Product-platform design and multi-period, multi-platform lot-sizing for hybrid manufacturing considering stochastic demand and processing time
Abstract
In the era of mass customization, customer demand is fluctuating recurrently. To keep pace with this situation, the manufacturer wants to offer a bundle of products in a cost-effective way. The more variety of products is offered, the more fluctuation in demand is observed. Stochastic demand makes mass customization more challenging and expensive. The product platform concept is an effective and economical strategy for product variety management. This concept can help the manufacturer to deal with frequent updates of customer requirements. Moreover, using different platforms for different periods considering stochastic demand is more cost-efficient than having a single platform for all periods. Integrating hybrid (Additive and Subtractive) manufacturing and product platform concepts make it more adaptable for manufacturers. Since there are more variants, the processing time is different for each variant.
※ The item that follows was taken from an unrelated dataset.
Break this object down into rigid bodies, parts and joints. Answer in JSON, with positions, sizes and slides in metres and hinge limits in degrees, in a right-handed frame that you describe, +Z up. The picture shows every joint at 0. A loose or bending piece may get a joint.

The stochastic production environment makes the situation more complex. Thus, this study focuses on developing a mixed integer linear programming (MILP) model to minimize manufacturing and holding costs along with considering multi-period stochastic demand. The novelty of this model is to satisfy a certain service level by incorporating inventory and safety stock. An exact optimization solver, Gurobi, is used to find optimal solutions for the proposed model. Finally, a case study of a guiding bushes family is used as an illustrative example.